If you only have one day, start with West Lake from Longxiangqiao or Hubin, then walk a visually strong section rather than trying to circle the whole lake. After that, choose either Lingyin Temple for culture and hills, or Hefang Street and Southern Song Imperial Street for an easier evening route.

A Reddit Hangzhou itinerary post suggests a classic one-day shape: West Lake in the morning, Lingyin in the afternoon, Leifeng Pagoda sunset, and Hefang Street at night. That works best if you start early, keep meals simple, and accept that the day will be full.

Lingyin is the strongest one-day cultural add-on, but it deserves enough time to handle crowds and transport.
Lingyin is the strongest one-day cultural add-on, but it deserves enough time to handle crowds and transport.

Two days: add tea country without rushing it

With two days, the trip begins to feel like Hangzhou rather than a stopover. Use one day for West Lake, Leifeng or lake walks, and Hefang. Use the second for Lingyin plus Longjing, Meijiawu, or another tea-village route, then return before evening traffic becomes the story.

Do not treat Longjing as only a selfie stop. The tea village experience is slower: lanes, terraces, small tea houses, conversations through translation apps, and the realization that Dragon Well tea is a place as much as a drink.

Longjing tea country works best when the itinerary leaves space for sitting down, not just passing through.
Longjing tea country works best when the itinerary leaves space for sitting down, not just passing through.

Three days: choose your third Hangzhou

On day three, pick a theme. Nature-focused travelers can go to Xixi Wetland. Culture and design travelers can go to Liangzhu. Canal lovers can spend time around Gongchen Bridge and the Grand Canal museums. Families can choose the route with the fewest transfers and the most space to breathe.

Liangzhu is especially useful for travelers who want a deeper story than 'pretty lake city.' UNESCO lists the Archaeological Ruins of Liangzhu City as evidence of an early regional state and urban civilization in the late Neolithic period. That gives Hangzhou a much older frame than many visitors expect.

Liangzhu adds an ancient-civilization layer to a trip that otherwise centers on West Lake and temples.
Liangzhu adds an ancient-civilization layer to a trip that otherwise centers on West Lake and temples.

Family route: fewer transfers, more room

For families, the best itinerary is usually not the most famous one. Keep West Lake walking short, choose one strong temple or museum moment, and use Xixi Wetland, the Grand Canal, or Liangzhu when children need space and a less crowded setting.

Build the day around rest points: hotel location, metro exits, lunch, bathrooms, and whether a taxi pickup will actually be possible. Hangzhou can be gentle with families, but only if you stop pretending everyone can walk lake distances forever.

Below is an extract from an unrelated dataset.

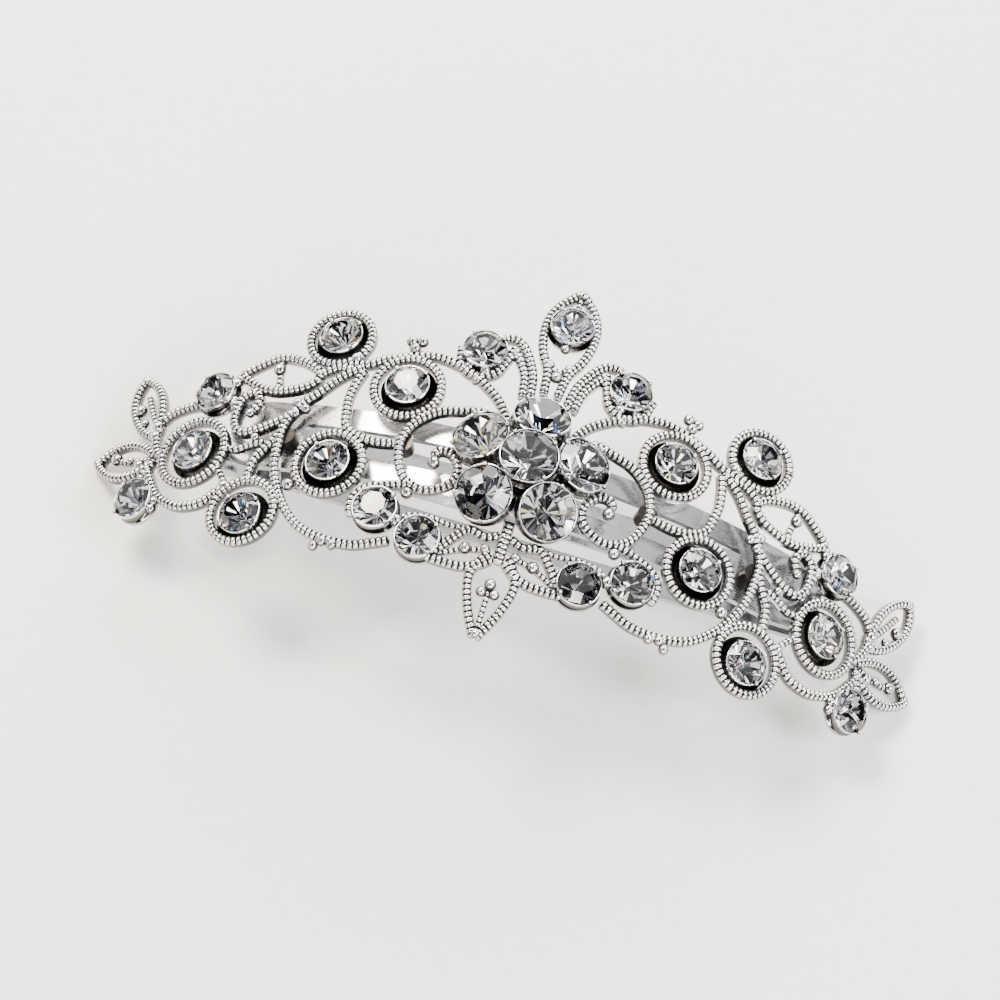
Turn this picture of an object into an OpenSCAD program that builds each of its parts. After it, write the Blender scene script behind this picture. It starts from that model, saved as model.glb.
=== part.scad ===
// Rhinestone hair clip: a cast openwork ornament set with round crystals, soldered to a
// French clip made of an arched base bar, a bowed tension bar and a hinged clasp arm.
// X runs along the clip, Y up the ornament, Z out of its face. The clip lies face up.

/* [Ornament] */
// Radius of the arch along the clip, mm
arch_radius = 80; // [60:1:120]
// How fast the panel falls away towards its upper and lower edges, 1/mm
dome_rate = 0.003; // [0.001:0.0005:0.006]
// Height of the crown of the panel above the table, mm
crown_height = 22.54; // [20:0.01:30]
// Shift of the flower's centre from the middle of the ornament, mm
flower_y = -2.725; // [-5:0.005:5]

/* [Wire] */
// Width of a cast wire, mm
wire_width = 1.3; // [0.8:0.05:1.6]
// Height of a cast wire, mm
wire_height = 1.5; // [1:0.05:2.2]
// Radius of a round bead, mm
bead_radius = 0.75; // [0.5:0.05:1]
// Steps between two points of a wire's route
wire_steps = 2; // [1:1:4]

/* [Crystals] */
// Diameter of the crystals in the scrolls, mm
small_stone = 5.4; // [4.8:0.1:6.4]
// Diameter of the crystals in the flower, mm
flower_stone = 7.2; // [6.2:0.1:8.2]
// Height of a scroll crystal's table above the panel, mm
small_table = 3; // [2.5:0.1:4]
// Distance of a petal from the flower's centre, mm
petal_reach = 7; // [6.5:0.1:8]
// Outward lean of a petal, degrees
petal_lean = 20; // [0:1:30]

/* [Base bar] */
// Gap between the panel and the top of the bar, mm
bar_drop = 1.7; // [1.2:0.1:3]
// Width of the bar, mm
bar_width = 10; // [8:0.5:12]
// Thickness of the bar, mm
bar_thickness = 0.9; // [0.6:0.05:1.4]
// Half the angle that the bar spans on its arch, degrees
bar_half_angle = 27; // [22:0.5:28]

/* [Clasp] */
// Distance of the hinge from the middle of the clip, mm
hinge_reach = 37.6; // [34:0.1:40]
// Depth of the hinge below the panel's crown, mm
hinge_depth = 13; // [12:0.1:16]
// Radius of the hinge pin, mm
pin_radius = 0.6; // [0.4:0.05:1]
// Running clearance round the hinge pin, mm
pin_clearance = 0.05; // [0.01:0.01:0.1]
// Width of the clasp arm, mm
arm_width = 9.4; // [8:0.2:11]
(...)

Xixi Wetland is a good family or slow-travel counterweight to the busiest West Lake corridors.
Xixi Wetland is a good family or slow-travel counterweight to the busiest West Lake corridors.

Shanghai round trip: possible, but keep it clean

Shanghai to Hangzhou by high-speed rail is easy on paper, and Hangzhou East is built for volume. The fragile part is not the train. It is getting from your Shanghai hotel to the station, entering with passports, reaching Hangzhou, crossing the city, and making your return train after dark.

For a day trip, do West Lake plus one nearby add-on. Do not book Lingyin, Longjing, Xixi, and a late dinner unless you genuinely enjoy logistics as a travel activity. If Hangzhou matters to you, one night is dramatically better than one day.

Hangzhou East makes Shanghai round trips possible, but a one-night stay gives the city room to breathe.
Hangzhou East makes Shanghai round trips possible, but a one-night stay gives the city room to breathe.